First-person narrative does not always fall under the genre of autobiography. In the centuries before the genre was defined, authors often patterned their personal narratives after prestigious discourses, such as hagiography, historiography, and the literary miscellany. Caballero noble desbaratado: Autobiografía e invención en el siglo XVI (Noble Knight Disrupted: Autobiography and Invention in the Sixteenth Century) analyses several first-person narratives from Spain and the conditions of their writing and reception. It focuses on the sixteenth-century Libro de la vida y costumbres (Book of Life and Customs) by Alonso Enríquez de Guzmán (1499-1547), the knight of the title.
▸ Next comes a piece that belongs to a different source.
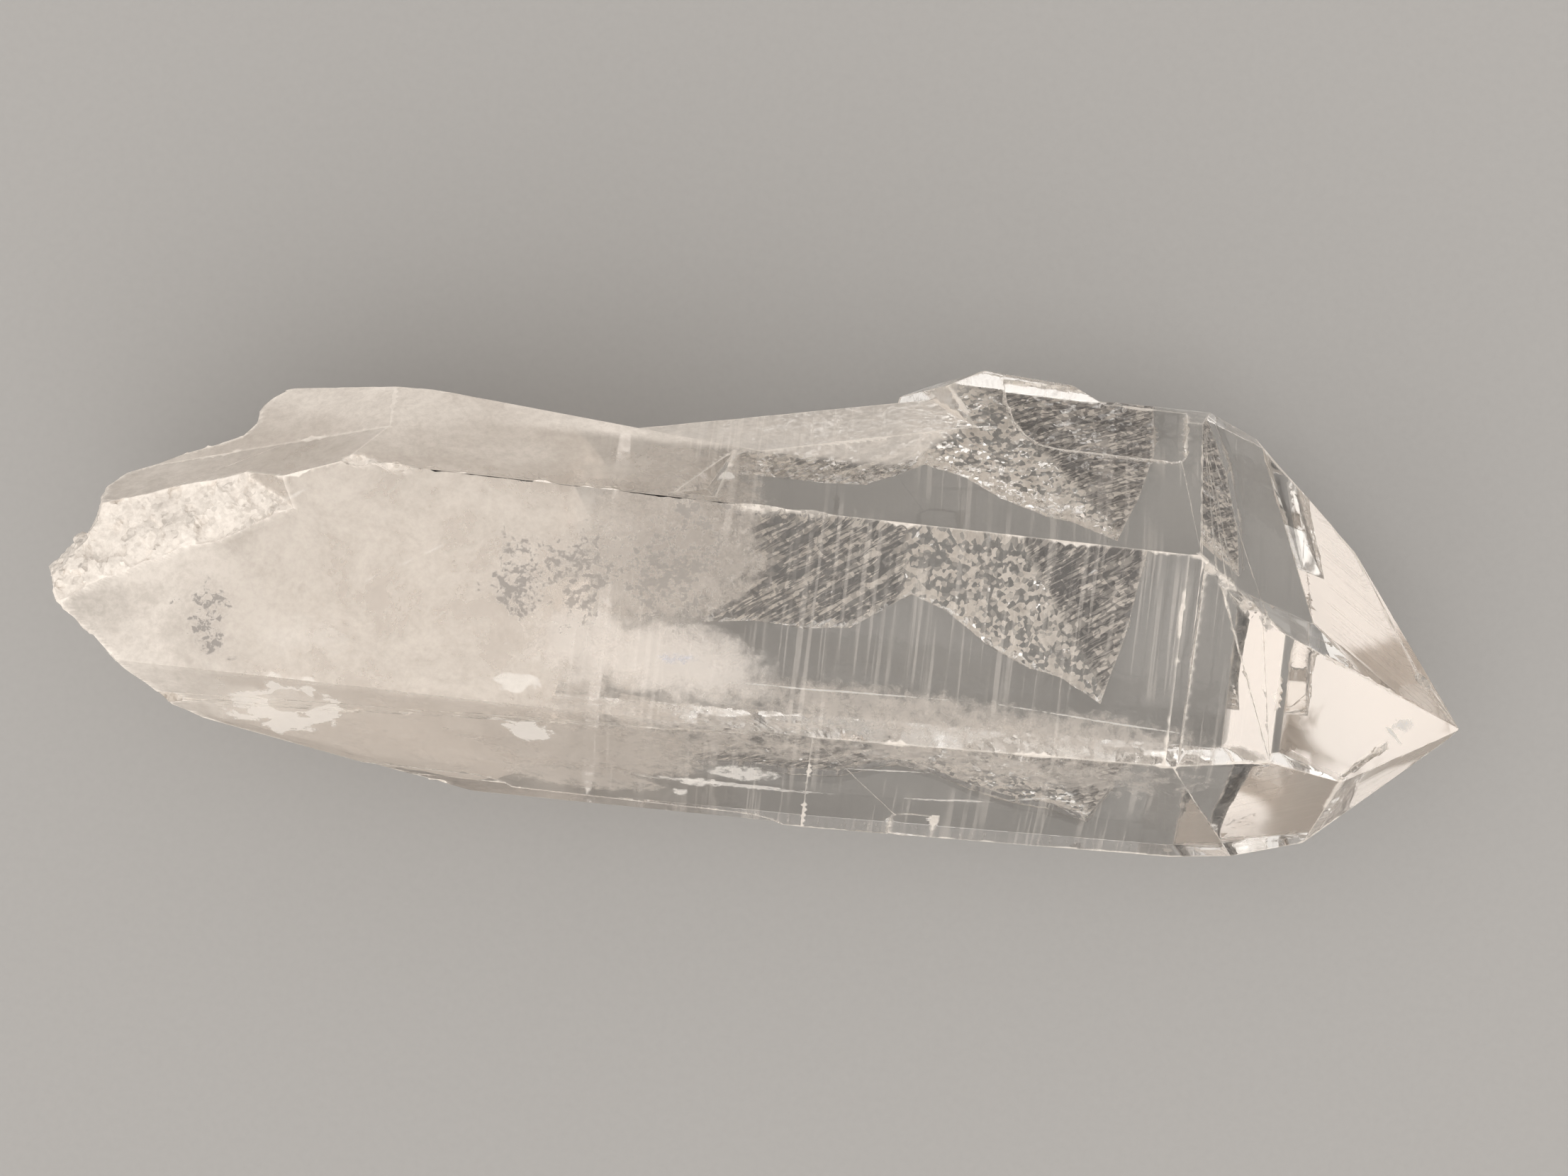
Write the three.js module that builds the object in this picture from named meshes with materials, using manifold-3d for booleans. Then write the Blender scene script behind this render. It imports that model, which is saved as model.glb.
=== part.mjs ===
// Quartz crystal point: one clear crystal, lying on a prism face.
// Millimetres, +Z up. The long axis of the crystal runs along X, from the broken root to the tip.
// The crystal is drawn with its root near X = 0 and is centred over its own box at the end.

import * as THREE from 'three';
import { ConvexGeometry } from 'three/addons/geometries/ConvexGeometry.js';
import { mergeVertices } from 'three/addons/utils/BufferGeometryUtils.js';
import Module from 'manifold-3d';

// ---- driving dimensions -------------------------------------------------------------------

const THICKNESS = 31; // between the lowest and the highest prism face
const LENGTH_CUT = 130; // raw block the crystal is cut from
const REACH = 320; // side of a block that stands for a half-space

// Quartz angles: how far a face of each kind leans in from the long axis, in degrees.
const PRISM = 0;
const TAPER = 1.5;
const STEEP = 15;
const STEEP_SIDE = 14.2;
const POINT = 38.2;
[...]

One chapter looks at antecedents to the central work: the late fourteenth-century by Leonor López de Córdoba, who narrates difficult passages of her life; the Brief Summary of the Life and Deeds by Diego García de Paredes, who speaks of duels and battles as an object lesson in honor and courage for his son; and Cautiverio y trabajos Captivity and Travails by Diego Galán, a tale of captivity and flight in Muslim lands that constitutes an early example of fictionalised autobiography. The study also examines the influence of writers like Bartolomé de Torres Naharro, Antonio de Guevara, and Pedro Mexía and the vitality of lyric poetry on both sides of the Atlantic.
Although the Biblioteca de Autores Españoles has devoted a volume to Enríquez de Guzmán, there has never been a book-length study dedicated to this author. This book fills that gap and constitutes a valuable contribution to the study of autobiography in Spanish.